Practical effects of the Taxonomy on green financing

The main effects of the Taxonomy, starting January 1st 2022, will come in the form of taxonomy disclosure requirements for all companies that offer financial products in the EU and fall under the Non-Financial Reporting Directive (these companies will be required to disclose how and to what extent their activities are aligned with the Taxonomy). This means, in essence, that financial institutions seeking to increase their sustainability presence will see financing of Taxonomy compliant economic activities as more attractive.
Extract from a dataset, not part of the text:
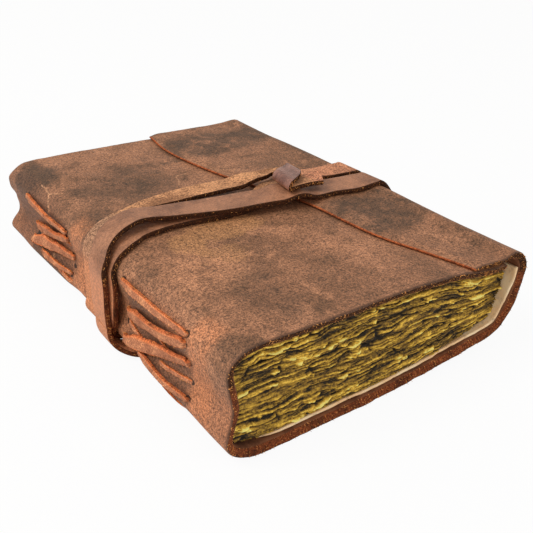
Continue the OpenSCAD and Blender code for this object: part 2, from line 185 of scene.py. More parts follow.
def flap_z(x, y):
    return front_z(x, y) + FLAP_GAP + flap_thick(x, y)


def lifted(h, y):
    """How far the book stands off the floor, on the strap that passes under it."""
    over = ease((y - 34) / 18) * (1 - ease((y - 104) / 20))
    return LIFT * over * hold(1.15 - h / 0.4)


SPINE_H = np.array([0.97, 0.92, 0.85, 0.77, 0.68, 0.59, 0.5, 0.42, 0.33, 0.25, 0.175, 0.11, 0.05])
SPINE_NEAR = [3.5, -0.2, -2.2, -2.4, -1.6, -0.7, -0.05, -0.4, -1.4, -1.9, -1.6, 0.1, 3.4]
SPINE_FAR = [5.5, 2.8, 0.2, -0.1, 0.4, 1.9, 2.4, 2.9, 2.4, 0, -1.3, -0.8, 1.6]
FORE_IN = [9, 4, 1.6, 0, 0, 3.6]
FORE_IN_FAR = [9, 4, 1.6, 0, 0, 1.4]
FORE_NEAR = [0.165, 0.325, 0.455, 0.61, 0.76, 0.885]
FORE_FAR = [0.09, 0.235, 0.405, 0.56, 0.7, 0.88]


def spine_pt(i, y):
    h = SPINE_H[i]
    return np.stack([mix(SPINE_NEAR[i], SPINE_FAR[i], along(y)), h * tall(y) + lifted(h, y)], -1)


def back_z(x, y):
    return lifted(0, y) + mix(BACK_RISE, 1.4, along(y)) * ease((x / wide(y) - 0.42) / 0.5)


def fore_pt(i, y):
    h = mix(FORE_NEAR[i], FORE_FAR[i], along(y))
    return np.stack([wide(y) - mix(FORE_IN[i], FORE_IN_FAR[i], along(y)),
                     h * tall(y) + lifted(h, y)], -1)


def corner_in(y):
    return mix(9, 6, along(y))


FIRST_SPINE, FIRST_BACK, FIRST_FORE, FIRST_FLAP, LAST = 9, 22, 30, 36, 41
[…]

While the Taxonomy does not directly affect the eligibility criteria for Green Bonds or Green Loans, plans are, however, in motion to finalize the EU Green Bond Standard, which aims to make use of the Taxonomy when defining what bonds may be marketed as “EU Green Bonds”. The European Commission intends to make the EU Green Bond Standard voluntary for issuers, meaning that issuers will still be allowed to issue Green Bonds (albeit marketed without the “EU” prefix) compliant with the Green Bond Principles without compliance with the EU Green Bond standard.

Whether and to what extent the Taxonomy and/or the EU Green Bond Standard will change the currently utilized green finance framework will remain to be seen, but it is generally acknowledged that the Taxonomy will, albeit indirectly, affect how project eligibility under the Green Bond Principle are determined today, at least for Green Bonds issued and marketed within the EU.